Re: Tent advice needed
July 07, 2008 10:40PM
y_p_w wrote:
> The ratings for different bags are a crapshoot, even among the
> same manufacturer.

With an untested bag, I usually figure they mean you can survive at that temperature with a closed-cell pad underneath, wearing socks and sweats with your head covered tightly, and if you want to be comfortable, add another blanket 8^).

I suppose the high-end bags are more reliable for rated temperatures, but I may never find out. I like roomy bags too, which doesn't help for warmth, but sure feels better.

Those cheapie fleece blankets can work wonders if you find out your bag doesn't cut it at the temperature you're stuck with.
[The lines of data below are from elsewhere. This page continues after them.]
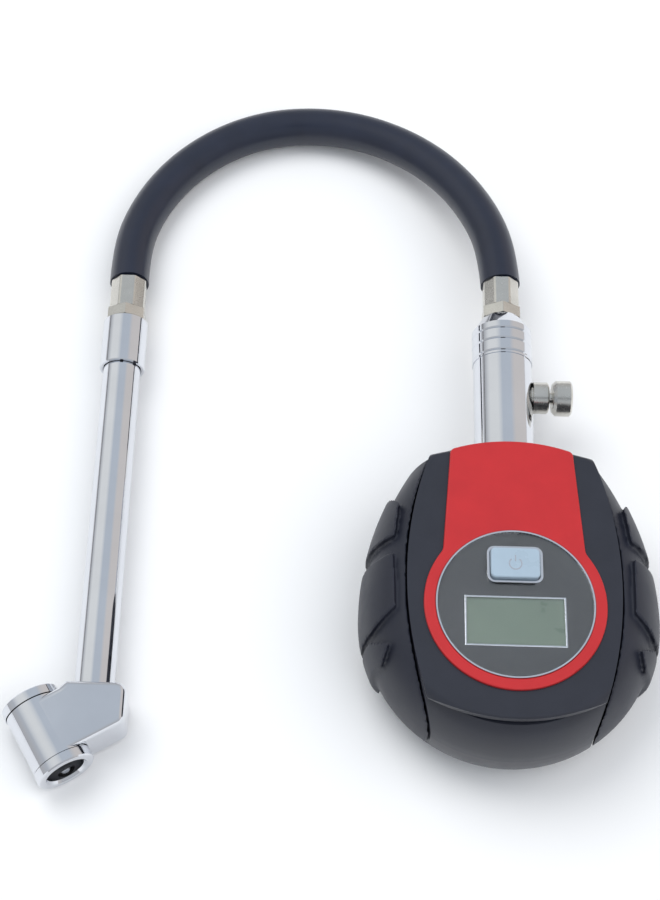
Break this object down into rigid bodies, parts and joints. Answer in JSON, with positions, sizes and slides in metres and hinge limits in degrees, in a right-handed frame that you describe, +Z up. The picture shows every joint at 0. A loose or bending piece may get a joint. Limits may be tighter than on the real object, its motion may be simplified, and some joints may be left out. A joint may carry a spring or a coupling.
{
  "type": "tire pressure gauge",
  "caption": "Digital tire pressure gauge with a padded round housing, chrome air stem, bleed button, short rubber hose and a straight wand with a dual-foot air chuck.",
  "frame": {"origin": "on the surface the gauge lies on, directly below the centre of the round display", "axes": "+X right, +Y along the air stem away from the display's lower edge, +Z up, out of the display's face"},
  "size_m": [0.2045, 0.2634, 0.0445],
  "materials": {
    "housing": "dark blue-black moulded plastic, satin with a fine grain",
    "grip_rubber": "soft dark blue-black rubber",
    "bezel_red": "red moulded plastic, satin gloss",
    "chrome": "polished chrome plate",
    "lens_clear": "clear acrylic",
    "mask_grey": "dark grey printed panel behind the lens",
    "display_glass": "grey-green reflective liquid crystal panel",
    "button_silver": "pale blue-silver plated plastic",
    "hose_rubber": "smooth dark hose rubber",
    "nickel": "warm nickel-plated crimped metal",
    "steel": "plain steel",
    "brass": "machined brass",
    "seal_rubber": "black nitrile rubber",
    "board_green": "green glass-epoxy board",
    "component_black": "black electronic parts",
    "silicone": "translucent grey silicone"
  },
  "bodies": {
    "gauge": {"front_shell": "housing", "rear_shell": "housing", "left_grip": "grip_rubber", "right_grip": "grip_rubber", "bezel": "bezel_red", "lens_trim_ring": "chrome", "lens_window": "lens_clear", "face_mask": "mask_grey", "display_frame": "chrome", "display_glass": "display_glass", "display_connector": "silicone", "button_frame": "chrome", "tact_switch": "component_black", "button_return_sleeve": "silicone", "circuit_board": "board_green", "board_screws": "steel", "case_screws": "steel", "pressure_sensor": "steel", "sensor_seal": "seal_rubber", "sensor_pins": "steel", "coin_cell": "steel", "battery_contact_negative": "steel", "battery_contact_positive": "steel", "battery_cap_seal": "seal_rubber", "stem": "chrome", "stem_cap": "chrome", "bleed_boss": "nickel", "bleed_spring": "steel"},
    "power_button": {"power_button": "button_silver"},
    "bleed_button": {"bleed_button": "nickel", "bleed_seal": "seal_rubber"},
    "battery_cap": {"battery_cap": "housing"},
    "hose_assembly": {"gauge_tail": "nickel", "gauge_swivel_seal": "seal_rubber", "gauge_ferrule": "nickel", "hose": "hose_rubber", "wand_ferrule": "nickel", "wand_tail": "nickel", "wand_collar": "chrome"},
    "wand": {"wand_tube": "chrome", "wand_seal": "seal_rubber", "wand_clip": "steel", "chuck_body": "chrome", "front_foot_cap": "chrome", "rear_foot_cap": "chrome", "front_foot_seal": "seal_rubber", "rear_foot_seal": "seal_rubber", "front_foot_seat": "brass", "rear_foot_seat": "brass", "front_plunger_spring": "steel", "rear_plunger_spring": "steel"},
    "front_plunger": {"front_plunger": "steel"},
    "rear_plunger": {"rear_plunger": "steel"}
  },
  "joints": [
    {"name": "power_button_press", "type": "slide", "parent": "gauge", "child": "power_button", "axis": [0, 0, -1], "range_m": [0, 0.0008], "stiffness_N_per_m": 900, "springref_m": -0.0004, "deforming": ["button_return_sleeve"]},
    {"name": "bleed_button_press", "type": "slide", "parent": "gauge", "child": "bleed_button", "axis": [-1, 0, 0], "range_m": [0, 0.0012], "stiffness_N_per_m": 1200, "springref_m": -0.002, "deforming": ["bleed_spring"]},
    {"name": "battery_cap_turn", "type": "hinge", "parent": "gauge", "child": "battery_cap", "pos_m": [0, -0.01, 0.0015], "axis": [0, 0, -1], "range_deg": [0, 60]},
    {"name": "hose_swivel", "type": "hinge", "parent": "gauge", "child": "hose_assembly", "pos_m": [0, 0.104, 0.022], "axis": [0, 1, 0], "continuous": true},
    {"name": "wand_swivel", "type": "hinge", "parent": "hose_assembly", "child": "wand", "pos_m": [-0.1293, 0.105, 0.00975], "axis": [0, 1, 0], "continuous": true},
    {"name": "front_plunger_slide", "type": "slide", "parent": "wand", "child": "front_plunger", "axis": [-0.5158, 0.8567, 0], "range_m": [0, 0.0016], "stiffness_N_per_m": 1500, "springref_m": -0.001, "deforming": ["front_plunger_spring"]},
    {"name": "rear_plunger_slide", "type": "slide", "parent": "wand", "child": "rear_plunger", "axis": [0.5158, -0.8567, 0], "range_m": [0, 0.0016], "stiffness_N_per_m": 1500, "springref_m": -0.001, "deforming": ["rear_plunger_spring"]}
  ]
}
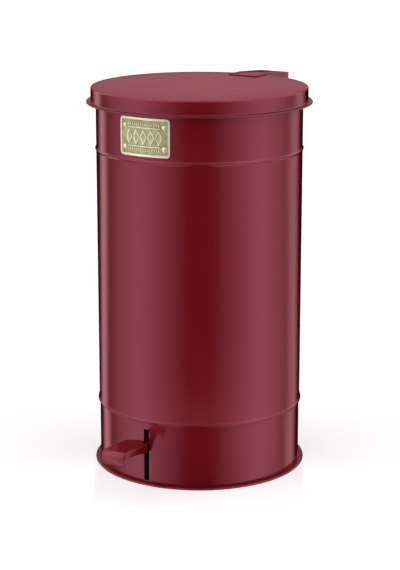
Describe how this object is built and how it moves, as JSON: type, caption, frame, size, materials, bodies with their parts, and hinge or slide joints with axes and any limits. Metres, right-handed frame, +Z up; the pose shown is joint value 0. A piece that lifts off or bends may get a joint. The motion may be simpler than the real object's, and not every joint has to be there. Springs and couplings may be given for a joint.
{
  "type": "pedal trash can",
  "caption": "Round sheet-steel pedal bin: painted tube on a base drum, rear-hinged flat lid lifted by a foot pedal through a lever and lift rod, with an inner bucket.",
  "frame": {"origin": "centre of the foot flange's underside, on the can's axis, at floor level", "axes": "+Z up along the can's axis, -Y towards the pedal and nameplate, +Y towards the hinge and lift rod"},
  "size_m": [0.273, 0.3878, 0.4692],
  "materials": {
    "paint": "gloss",
    "galvanised": "satin",
    "plated_steel": "satin",
    "grip": "matte",
    "buffer": "matte",
    "plate_brass": "satin"
  },
  "bodies": {
    "can": {"body_tube": "paint", "base_drum": "paint", "base_plate": "paint", "false_floor": "galvanised", "hinge_bracket": "paint", "bracket_rivets": "paint", "hinge_pin": "plated_steel", "hinge_clip": "plated_steel", "rod_guide_upper": "paint", "rod_guide_lower": "paint", "guide_rivets": "paint", "fulcrum_bracket": "plated_steel", "fulcrum_rivets": "plated_steel", "fulcrum_pin": "plated_steel", "fulcrum_clip": "plated_steel", "lever_spacers": "plated_steel", "bucket": "galvanised", "bail_ears": "galvanised", "nameplate": "plate_brass", "nameplate_screws": "plate_brass"},
    "lid": {"lid_cap": "paint", "hinge_strap": "paint", "lift_lug": "plated_steel", "lid_buffers": "buffer"},
    "rod": {"lift_rod": "plated_steel", "rod_clips": "plated_steel"},
    "pedal": {"pedal_lever": "paint", "pedal_tread": "paint"},
    "bail": {"bail_wire": "plated_steel", "bail_grip": "grip"}
  },
  "joints": [
    {"name": "lid_hinge", "type": "hinge", "parent": "can", "child": "lid", "pos_m": [0, 0.172, 0.455], "axis": [-1, 0, 0], "range_deg": [0, 75]},
    {"name": "pedal_pivot", "type": "hinge", "parent": "can", "child": "pedal", "pos_m": [0, -0.025, 0.03549], "axis": [1, 0, 0], "range_deg": [0, 14.49]},
    {"name": "rod_lift", "type": "slide", "parent": "can", "child": "rod", "axis": [0, 0, 1], "range_m": [0, 0.04298]},
    {"name": "bail_swing", "type": "hinge", "parent": "can", "child": "bail", "pos_m": [0, 0, 0.428], "axis": [-1, 0, 0], "range_deg": [0, 32]}
  ],
  "couplings": [
    {"joint": "pedal_pivot", "follows": "lid_hinge", "ratio": 0.19321},
    {"joint": "rod_lift", "follows": "lid_hinge", "m_per_rad": 0.032827}
  ]
}
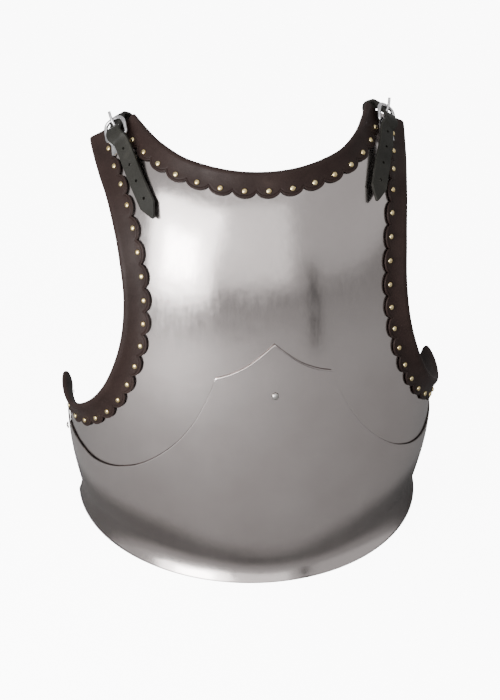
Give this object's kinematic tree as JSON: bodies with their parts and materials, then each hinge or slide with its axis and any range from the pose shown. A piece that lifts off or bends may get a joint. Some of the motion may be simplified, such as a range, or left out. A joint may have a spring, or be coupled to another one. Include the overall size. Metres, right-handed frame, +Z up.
{
  "type": "steel cuirass breastplate",
  "caption": "Steel cuirass breastplate with a pointed lower plackart, leather edge trims and two shoulder straps with buckles.",
  "frame": {"origin": "middle of the plackart's flat rim plane, under the centre of the overall box", "axes": "+Z up from the rim to the shoulders, -Y towards the front of the chest, +X towards the wearer's left side"},
  "size_m": [0.416, 0.2166, 0.4671],
  "materials": {
    "steel": "polished, faintly wavy",
    "rivet_steel": "satin",
    "trim_leather": "waxed, satin",
    "nickel": "worn polish",
    "strap_leather": "waxed, satin",
    "brass": "aged polish"
  },
  "bodies": {
    "root": {"breastplate": "steel", "plackart": "steel", "neck_trim": "trim_leather", "arm_trim_right": "trim_leather", "arm_trim_left": "trim_leather", "plackart_rivet_centre": "rivet_steel", "plackart_rivet_right": "rivet_steel", "plackart_rivet_left": "rivet_steel", "buckle_frame_right": "nickel", "buckle_frame_left": "nickel", "buckle_prong_right": "nickel", "buckle_prong_left": "nickel", "buckle_plate_right": "nickel", "buckle_plate_left": "nickel", "strap_right": "strap_leather", "strap_left": "strap_leather"}
  },
  "joints": []
}
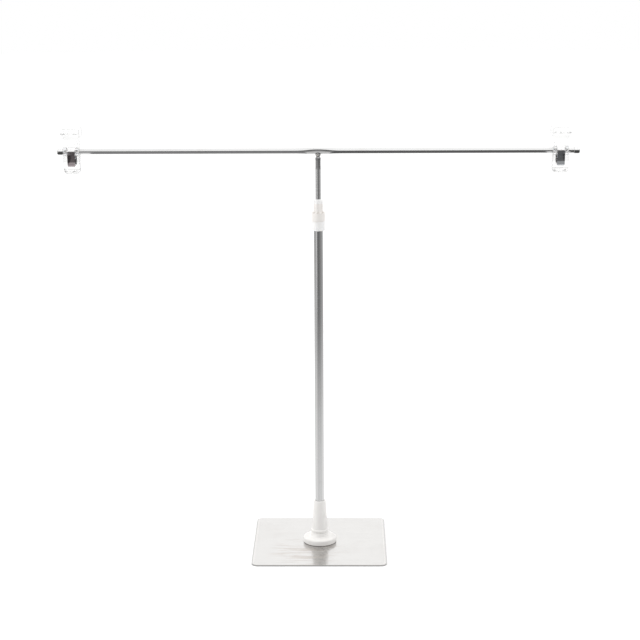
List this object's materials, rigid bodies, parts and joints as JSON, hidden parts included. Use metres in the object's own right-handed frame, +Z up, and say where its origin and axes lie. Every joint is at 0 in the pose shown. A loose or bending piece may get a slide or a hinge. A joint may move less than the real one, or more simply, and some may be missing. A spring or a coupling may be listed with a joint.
{
  "type": "tabletop backdrop stand",
  "caption": "Tabletop T-shaped backdrop stand with a square base plate, a telescopic tube mast with clamp nuts, and a crossbar with clear spring clips.",
  "frame": {"origin": "centre of the base plate's underside, where the stand rests on its table", "axes": "+X along the crossbar, +Y towards the backdrop's rear side, +Z up along the mast"},
  "size_m": [0.68, 0.18, 0.5708],
  "materials": {
    "brushed_plate": "fine brushed stainless",
    "polished_steel": "polished",
    "zinc_steel": "zinc plated",
    "spring_steel": "bright tempered",
    "white_plastic": "moulded, semi-gloss",
    "clear_plastic": "clear moulded",
    "milky_plastic": "milky moulded, semi-gloss",
    "cap_chrome": "polished"
  },
  "bodies": {
    "base": {"base_plate": "brushed_plate", "base_screw": "zinc_steel", "socket_nut": "zinc_steel", "base_socket": "white_plastic", "base_collet": "white_plastic"},
    "cone_nut": {"base_cone_nut": "white_plastic"},
    "mast": {"lower_tube": "polished_steel", "lock_body": "white_plastic", "lock_collet": "white_plastic"},
    "clamp_nut": {"lock_nut": "white_plastic"},
    "guide": {"rod_guide": "white_plastic"},
    "tee": {"upper_rod": "polished_steel", "crossbar": "polished_steel", "tee_weld": "polished_steel", "left_end_cap": "cap_chrome", "right_end_cap": "cap_chrome"},
    "left_sleeve": {"left_rod_sleeve": "milky_plastic"},
    "left_clip": {"left_rear_jaw": "clear_plastic", "left_spring": "spring_steel"},
    "left_front": {"left_front_jaw": "clear_plastic"},
    "right_sleeve": {"right_rod_sleeve": "milky_plastic"},
    "right_clip": {"right_rear_jaw": "clear_plastic", "right_spring": "spring_steel"},
    "right_front": {"right_front_jaw": "clear_plastic"}
  },
  "joints": [
    {"name": "cone_nut_turn", "type": "hinge", "parent": "base", "child": "cone_nut", "pos_m": [0, 0, 0.0165], "axis": [0, 0, 1], "range_deg": [0, 270]},
    {"name": "mast_turn", "type": "hinge", "parent": "base", "child": "mast", "pos_m": [0, 0, 0.0113], "axis": [0, 0, 1], "continuous": true},
    {"name": "clamp_nut_turn", "type": "hinge", "parent": "mast", "child": "clamp_nut", "pos_m": [0, 0, 0.448], "axis": [0, 0, 1], "range_deg": [0, 270]},
    {"name": "height_slide", "type": "slide", "parent": "mast", "child": "guide", "axis": [0, 0, 1], "range_m": [-0.052, 0.212]},
    {"name": "pan", "type": "hinge", "parent": "guide", "child": "tee", "pos_m": [0, 0, 0.5403], "axis": [0, 0, 1], "continuous": true},
    {"name": "left_clip_slide", "type": "slide", "parent": "tee", "child": "left_sleeve", "axis": [1, 0, 0], "range_m": [-0.0007, 0.279]},
    {"name": "left_clip_swing", "type": "hinge", "parent": "left_sleeve", "child": "left_clip", "pos_m": [-0.321, 0, 0.5403], "axis": [1, 0, 0], "continuous": true},
    {"name": "left_jaw_open", "type": "hinge", "parent": "left_clip", "child": "left_front", "pos_m": [-0.321, 0, 0.5403], "axis": [-1, 0, 0], "range_deg": [0, 30], "stiffness_Nm_per_rad": 0.08, "springref_deg": -28.65, "deforming": ["left_spring"]},
    {"name": "right_clip_slide", "type": "slide", "parent": "tee", "child": "right_sleeve", "axis": [1, 0, 0], "range_m": [-0.273, 0.0067]},
    {"name": "right_clip_swing", "type": "hinge", "parent": "right_sleeve", "child": "right_clip", "pos_m": [0.315, 0, 0.5403], "axis": [1, 0, 0], "continuous": true},
    {"name": "right_jaw_open", "type": "hinge", "parent": "right_clip", "child": "right_front", "pos_m": [0.315, 0, 0.5403], "axis": [-1, 0, 0], "range_deg": [0, 30], "stiffness_Nm_per_rad": 0.08, "springref_deg": -28.65, "deforming": ["right_spring"]}
  ]
}
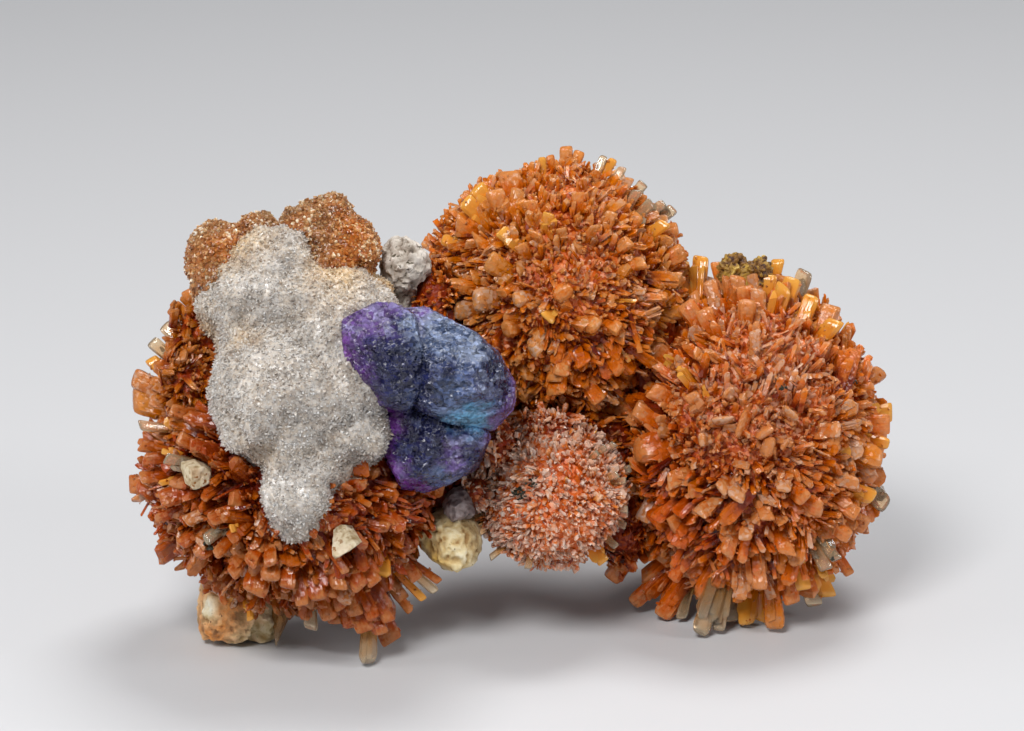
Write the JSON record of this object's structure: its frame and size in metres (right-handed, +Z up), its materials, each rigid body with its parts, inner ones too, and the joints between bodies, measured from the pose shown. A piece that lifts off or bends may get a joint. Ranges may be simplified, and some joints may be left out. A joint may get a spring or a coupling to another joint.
{
  "type": "creedite mineral specimen",
  "caption": "Free-standing cabinet specimen: intergrown balls of radiating orange creedite blades with a white drusy quartz crust and purple to blue fluorite.",
  "frame": {"origin": "on the surface it stands on, under the middle of its bounding box", "axes": "+X from the quartz-covered ball to the largest ball, +Z up, -Y to the displayed front"},
  "size_m": [0.0806, 0.0454, 0.049],
  "materials": {
    "creedite_ball_left": "gloss",
    "creedite_ball_top": "gloss",
    "creedite_ball_right": "gloss",
    "creedite_ball_small": "gloss",
    "quartz_crust": "gloss",
    "sugar_knob_left": "satin",
    "sugar_knob_right": "satin",
    "fluorite": "satin",
    "grey_matrix_stone": "matte",
    "cream_matrix_stone": "matte",
    "grey_quartz_chip": "satin",
    "stained_matrix_stone": "matte",
    "cream_chip_left": "matte",
    "cream_chip_low": "matte",
    "ochre_crust": "matte"
  },
  "bodies": {
    "root": {"creedite_ball_left": "creedite_ball_left", "creedite_ball_top": "creedite_ball_top", "creedite_ball_right": "creedite_ball_right", "creedite_ball_small": "creedite_ball_small", "quartz_crust": "quartz_crust", "sugar_knob_left": "sugar_knob_left", "sugar_knob_right": "sugar_knob_right", "fluorite": "fluorite", "grey_matrix_stone": "grey_matrix_stone", "cream_matrix_stone": "cream_matrix_stone", "grey_quartz_chip": "grey_quartz_chip", "stained_matrix_stone": "stained_matrix_stone", "cream_chip_left": "cream_chip_left", "cream_chip_low": "cream_chip_low", "ochre_crust": "ochre_crust"}
  },
  "joints": []
}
They have to be INSIDE the bag though, throwing it over the outside does nothing, but inside helps a lot.

A roomy flannel-lined Coleman 10 degree bag is my favorite for most valley camping...using various combinations of the above sweats, socks, and fleece, it's good from warmish summer evenings to at least 15; I haven't tried it below 15 yet. Too heavy for backpacking, but nice otherwise.





Gary
Yosemite Photo Galleries: http://www.pbase.com/roberthouse/yo
avatar Re: Tent advice needed
July 07, 2008 05:40PM
eeek wrote:

> >We had out 40 degree sleeping bag
>
> Those are for slumber parties. Get something real. winking smiley
>

I know, but I am teacher and I only get to go to fun places during the summer months smiling smiley

Like Yellowstone and Grand Tetons in three weeks and Glacier in four winking smiley

avatar Re: Tent advice needed
July 07, 2008 05:45PM
Well, have fun in Yellowstone:



avatar Re: Tent advice needed
July 07, 2008 06:23PM
Yeah. Have a blast. ;-)



Re: Tent advice needed
July 07, 2008 07:26PM
Whoa! Nice Beehive shot. Wish I were there.
avatar Re: Tent advice needed
July 08, 2008 10:12AM
Strix wrote:

> Whoa! Nice Beehive shot. Wish I were there.

That's nothing. I saw Giant erupt. It was very loud and went off for almost 90 minutes. I was at the Upper Geyser Basin for less than 24 hours and saw Giant, Grand, and Beehive erupt within that time. Beehive was just the icing on the cake.

avatar Re: Tent advice needed
July 07, 2008 11:49PM
Great pictures! Thanks for sharing. I will have both "fun" and "a blast".